À l'école, nous avons tous appris comment on peut associer des lettres pour faire des mots, ensuite associer des mots pour faire des phrases, des phrases pour faire des paragraphes, et ainsi de suite : des chapitres, des livres, des collections, des bibliothèques, l'ensemble de tous les écrits. Tout notre savoir est stocké sur ce mode de composition de ces particules élémentaires que sont les lettres, suivant quelques règles simples d'association, vocabulaire, grammaire, etc.

De la même façon, d'une façon analogue, les particules élémentaires (quarks, électrons …) s'associent pour faire des atomes qui s'associent pour faire des molécules, qui s'associent pour faire des organismes vivants, dont nous-mêmes.

Donc, gardons cette comparaison avec les lettres.

L'univers des premiers temps est une immense soupe aux lettres dissociées les unes des autres, sans mots, ni phrases, ni paragraphes, ni livres. L'univers est dans un état de chaos, il n'abrite aucune forme de structure organisée.

Voilà donc nos quatre différences fondamentales entre le monde d'aujourd'hui et le lointain passé : il était plus chaud, plus dense, plus lumineux, et totalement désorganisé.
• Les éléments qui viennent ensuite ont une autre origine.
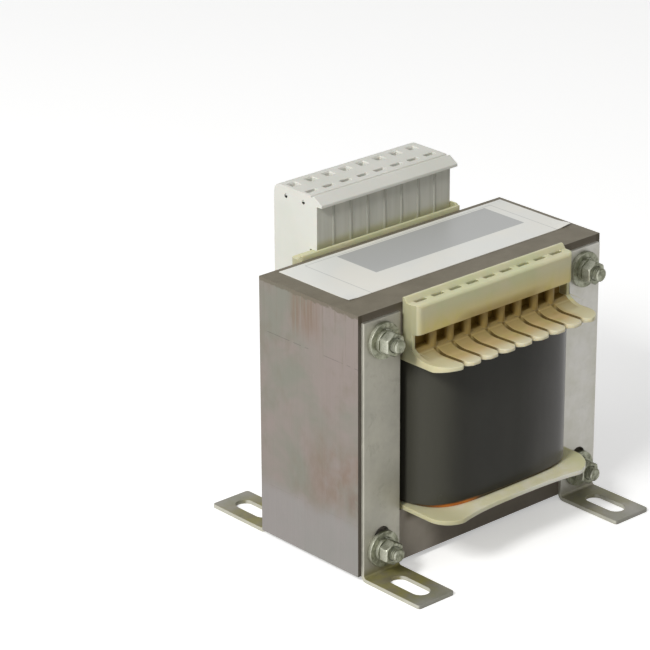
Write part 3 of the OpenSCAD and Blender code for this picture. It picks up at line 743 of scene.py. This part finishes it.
def pale_for_view(tree):
    """1 for rays that a viewer sees, straight or through a reflection, and 0 for the light on the object."""
    path = tree.nodes.new("ShaderNodeLightPath")
    shown = path.outputs["Is Camera Ray"]
    for name in ("Is Glossy Ray", "Is Transmission Ray"):
        total = tree.nodes.new("ShaderNodeMath")
        total.operation = "ADD"
        total.use_clamp = True
        tree.links.new(shown, total.inputs[0])
        tree.links.new(path.outputs[name], total.inputs[1])
        shown = total.outputs[0]
    return shown


def floor():
    """A pale floor that glows a little for a viewer, so that it meets the white behind without an edge."""
    bpy.ops.object.select_all(action="DESELECT")
    bpy.ops.mesh.primitive_plane_add(size=8)
    ground = bpy.context.object
    ground.name = "studio_floor"
    f = Finish("pale floor", {"Roughness": 0.8, "Specular IOR Level": 0.1, "Emission Strength": 1.0})
    seen = Value(f, pale_for_view(f.tree))
    pale = f.blend(f.grain(400, detail=2), shade("f4f4f3"), shade("f7f7f6"))
    glow = f.blend(seen, (0, 0, 0, 1), (0.42, 0.42, 0.42, 1))
    ground.data.materials.append(f.wear(colour=f.blend(seen, shade("a8a8a6"), pale), glow=glow))


def sky():
    """White for a viewer, and a soft even light for the object."""
    world = bpy.data.worlds.new("pale studio")
    bpy.context.scene.world = world
    world.use_nodes = True
    tree = world.node_tree
    tree.nodes.clear()
    both = tree.nodes.new("ShaderNodeMixShader")
    out = tree.nodes.new("ShaderNodeOutputWorld")
    tree.links.new(pale_for_view(tree), both.inputs[0])
    for socket, strength in ((1, 0.34), (2, 1.0)):
        light = tree.nodes.new("ShaderNodeBackground")
        light.inputs["Color"].default_value = (1, 1, 1, 1)
        light.inputs["Strength"].default_value = strength
        tree.links.new(light.outputs[0], both.inputs[socket])
    tree.links.new(both.outputs[0], out.inputs[0])


def bearing(azimuth, elevation):
    """The way from the middle towards a place given in degrees."""
    a, e = radians(azimuth), radians(elevation)
    return Vector((sin(a) * cos(e), -cos(a) * cos(e), sin(e)))


def soft_box(name, azimuth, elevation, distance, size, power):
    """A square lamp that looks at the middle of the object."""
    back = bearing(azimuth, elevation)
    data = bpy.data.lights.new(name, "AREA")
    data.shape, data.size, data.energy = "SQUARE", size, power
    lamp = bpy.data.objects.new(name, data)
    lamp.location = Vector((0, 0, 0.05)) + back * distance
    lamp.rotation_mode = "QUATERNION"
    lamp.rotation_quaternion = (-back).to_track_quat("-Z", "Y")
    bpy.context.scene.collection.objects.link(lamp)


def camera(place, azimuth, elevation, roll):
    """A long lens at a place in metres, turned by angles in degrees."""
    data = bpy.data.cameras.new("camera")
    data.sensor_width = 36
    data.lens = 174.3
    data.clip_start, data.clip_end = 0.05, 50
    seat = bpy.data.objects.new("camera", data)
    look = (-bearing(azimuth, elevation)).to_track_quat("-Z", "Y").to_matrix()
    turn = look @ Matrix.Rotation(radians(roll), 3, "Z")
    seat.matrix_world = Matrix.Translation(place) @ turn.to_4x4()
    bpy.context.scene.collection.objects.link(seat)
    bpy.context.scene.camera = seat


floor()
sky()
soft_box("key", azimuth=-74, elevation=39, distance=1.4, size=0.3, power=10.6)
soft_box("left", azimuth=-95, elevation=30, distance=1.5, size=1.0, power=6.6)
camera((-0.7339, -0.7632, 0.5106), azimuth=-41.782, elevation=22.398, roll=-0.277)

scene = bpy.context.scene
scene.view_settings.view_transform = "Standard"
On peut maintenant retracer l'évolution du cosmos au cours des milliards d'années qui ont suivi le « Big Bang » : il se refroidit, il se raréfie, il s'obscurcit, et en parallèle, il engendre, à partir de ce mode d'association des particules élémentaires, des structures de plus en plus complexes : l'histoire du cosmos, on peut la raconter comme l'histoire de la croissance de la complexité.